Ich habe seinerzeit bei einem Besuch eines Radioklubs in Rybinsk (unsere Funkerjugendgruppe hatte in der Vor- und Nachwendezeit solche Fahrten in Verbindung mit dem Stadtjugendring der Stadt Göttingen auf Kosten des niedersächsischen und Göttinger Steuerzahlers durchgeführt einige bisher nirgends beschriebene Portofreiheitsumschläge (im Müll) gefunden. Zumindest sind mir bisher keine Veröffentlichungen über den Weg gelaufen.

Der Radioklub gehörte damals (wie jeder andere auch) zur DOSSAAF, eine Art von paramilitärischer Organisation. Ich meine in der DDR entsprach das in etwa der GST?

Wenn ich die Leute vor Ort richtig verstanden habe war die DOSAAF grundsätzlich portobefreit, inclusive die bei der DOSAAF organisierten (das waren zwangsweise alle) Funkamateure, die ihre privaten Fungesprächsbestätigungskarten (QSL-Karten) protofrei per Post versenden konnten. Es kam nur ein entsprechender, (meist) selbstgemachter grosser Stempel mit vielen kryptischen, sprich kyrillischen Buchstaben oben in die Ecke des Umschlags und ab gings in die Post. Eine Art von Parafeldpost ;-)

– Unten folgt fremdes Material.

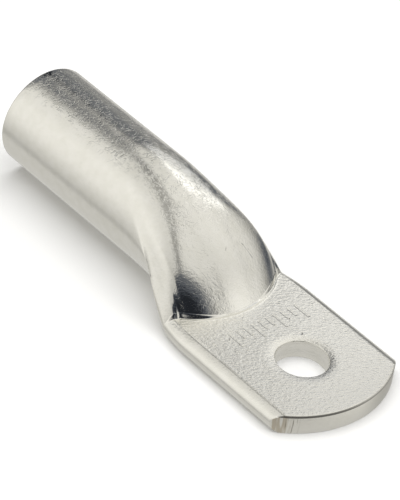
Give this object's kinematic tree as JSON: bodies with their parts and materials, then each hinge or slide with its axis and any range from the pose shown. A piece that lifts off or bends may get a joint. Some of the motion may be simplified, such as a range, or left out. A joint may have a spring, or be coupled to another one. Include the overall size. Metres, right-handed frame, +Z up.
{
  "type": "tubular cable lug",
  "caption": "Tube lug for a stranded power cable: a round barrel with a blind bore, pressed flat at its front into a palm with a stud hole.",
  "frame": {"origin": "centre of the stud hole on the palm's underside, which is the contact face", "axes": "+X from the stud hole to the palm's tip, with the barrel and its mouth towards -X; +Z up along the stud, out of the palm's top; +Y across the palm"},
  "size_m": [0.0934, 0.031, 0.021],
  "materials": {
    "tinned_copper": "satin tin plating on copper, with fine handling scratches"
  },
  "bodies": {
    "root": {"cable_lug": "tinned_copper"}
  },
  "joints": []
}
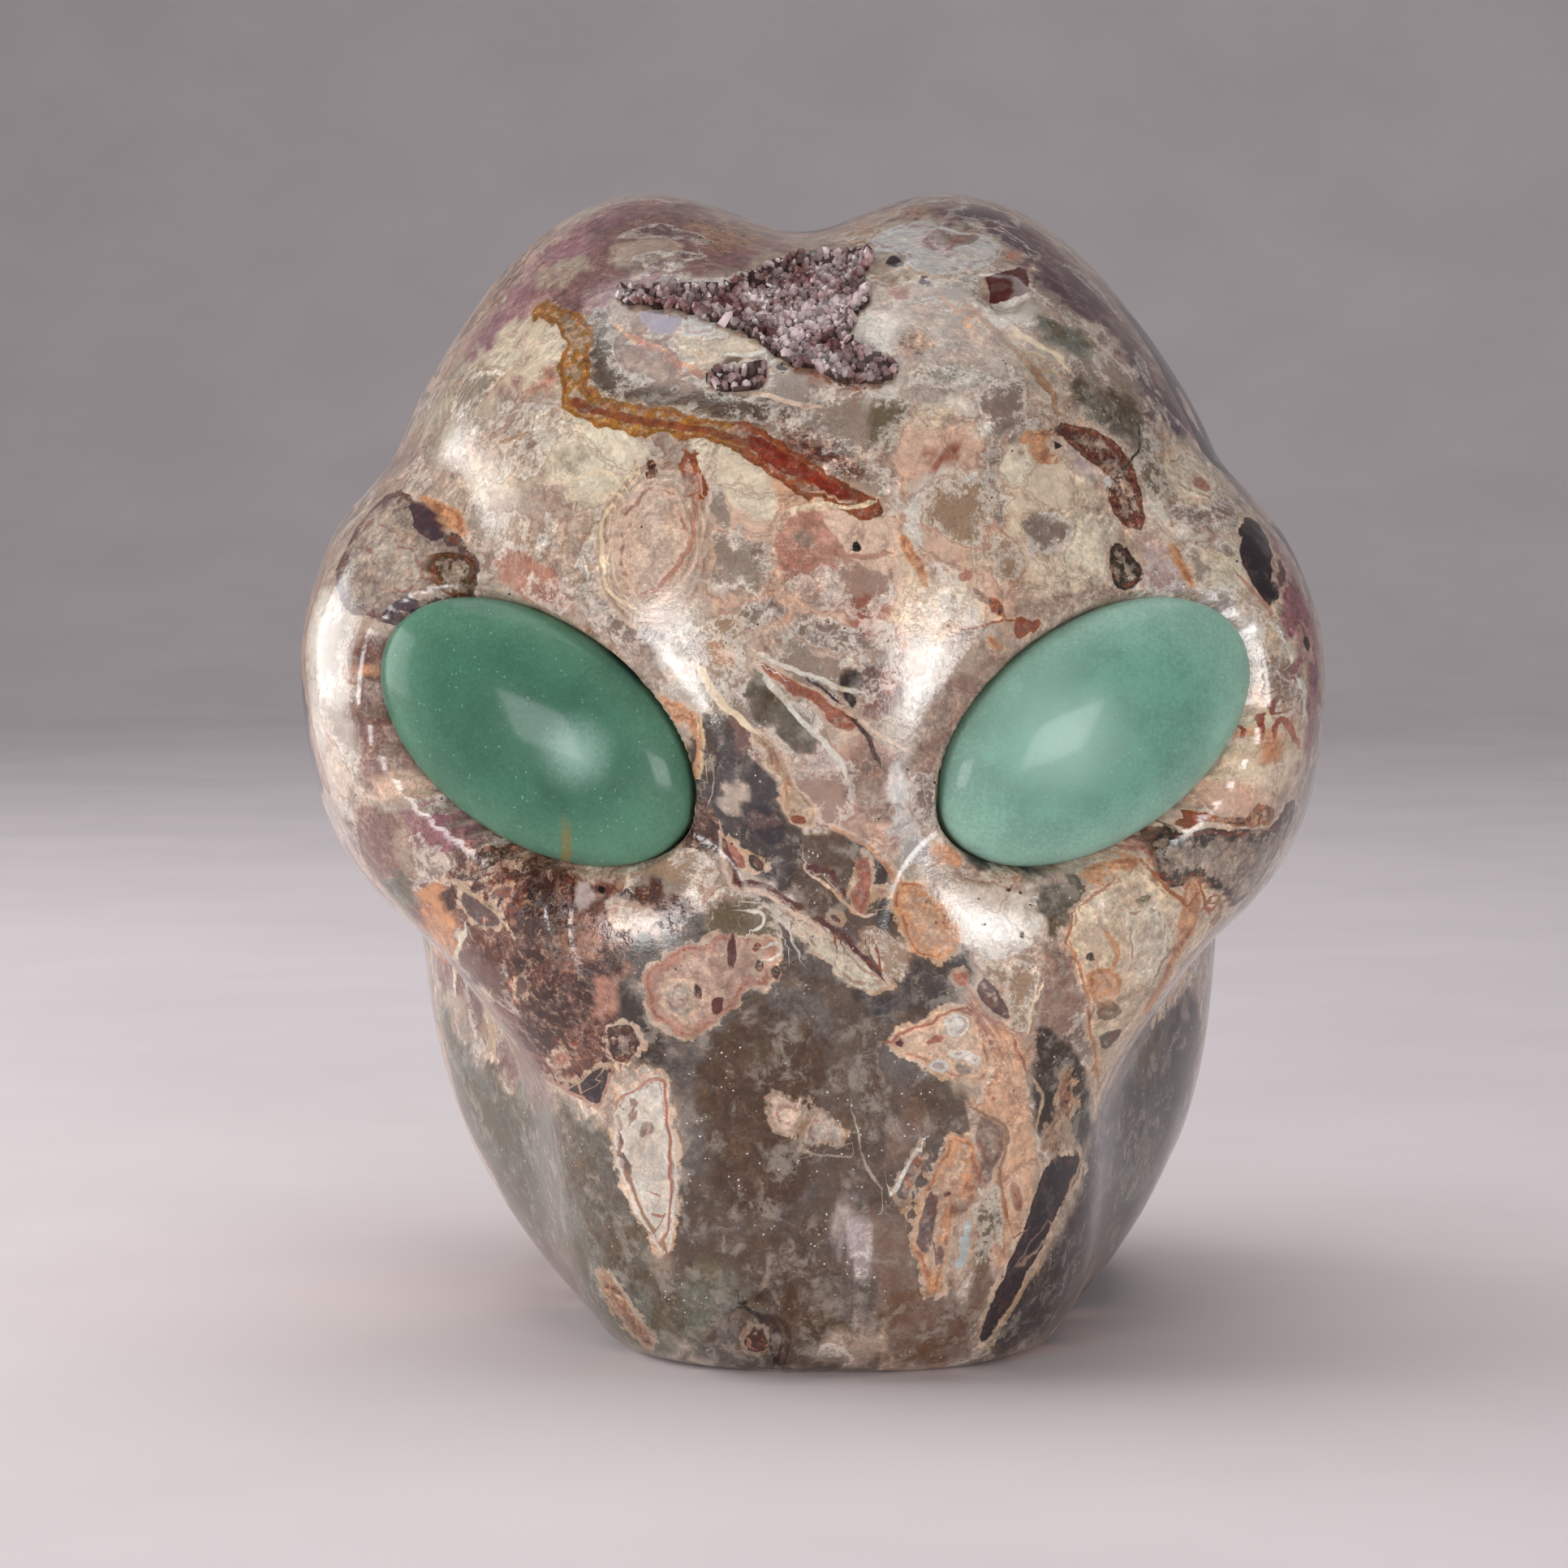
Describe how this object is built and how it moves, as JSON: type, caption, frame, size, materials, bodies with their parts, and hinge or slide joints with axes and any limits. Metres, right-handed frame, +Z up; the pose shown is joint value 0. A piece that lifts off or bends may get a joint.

Muss mal ein paar Spinnen verjagen und meine anderen Dachbodengrabbelkisten reaktivieren, bestimmt finde ich einige der aus dem Müll rausgeklaubten Umschläge ;-) Ich hoffe wir haben auf dem Dachboden aber keine dieser bösartigen philatophoben Mäuse (sorry!).

Hast Du ggf. weitere Informationen zu diesen Thema ?

Gruß
Thomas
 
Wikinger Am: 24.08.2015 19:31:14 Gelesen: 11847# 10 @  
Hier ein Brief mit offiziellem Provisorium der ukrainischen Post mit einem zusätzlich aufgekleptem TP-Label, gestempelt am 18.10.1992 in Kolomea.

Wenn die per Hand eingeschriebene Zahl wie die im Provisoriumsaufdruck in Kopeken sein soll, dann war der Brief vermutlich zu diesem Zeitpunkt portogerecht ? Ich habe einige dieser Briefe (gestempelt in Kolomea) aus Polen erhalten.



Die Anschrift war zu dem Zeitpunkt der Abstempelung seit 2 Monaten aktuell (UNPROFOR Hauptquartier in Zagreb), allerdings weist der Brief keine weiteren Stempel auf und vermute, dass er nicht echt gelaufen ist. Der Absender ist Angehöriger eines damaligen "UNO"-Soldaten.

Weiß jemand mehr oder hat diesen TP-Aufkleber auch schon einmal gesehen? Gibt es Literatur darüber?

Gruß
Wikinger
 
KaraBenNemsi Am: 24.08.2015 22:09:36 Gelesen: 11819# 11 @  
@ Wikinger [#10]

Wie Du schon schreibst, vermutlich nicht echt gelaufen.

Ich bin kein Ukraineexperte, aber nach allem was man so aus den frühen Jahren der Nachfolgestaaten der UdSSR sieht, neige ich zu folgender Einschätzung:

Das TP-Label dürfte ein reines Phantasieerzeugnis sein. Die TP-Stempel werden ja üblicherweise eingesetzt, wenn keine Marken verfügbar sind. Hier nun einen markenähnlichen Klebezettel mit Eindruck TP herzustellen, ergibt für mich keinen Sinn. Dann hätte man auch gleich den TP-Stempel nehmen können oder provisorische Marken produzieren können. Zumal auch Papst Johannes Paul II. (?) auf dem Klebezettel nicht gerade für eine legitime Ausgabe spricht.

Die Währung ist Karbowanez, nicht Kopeken.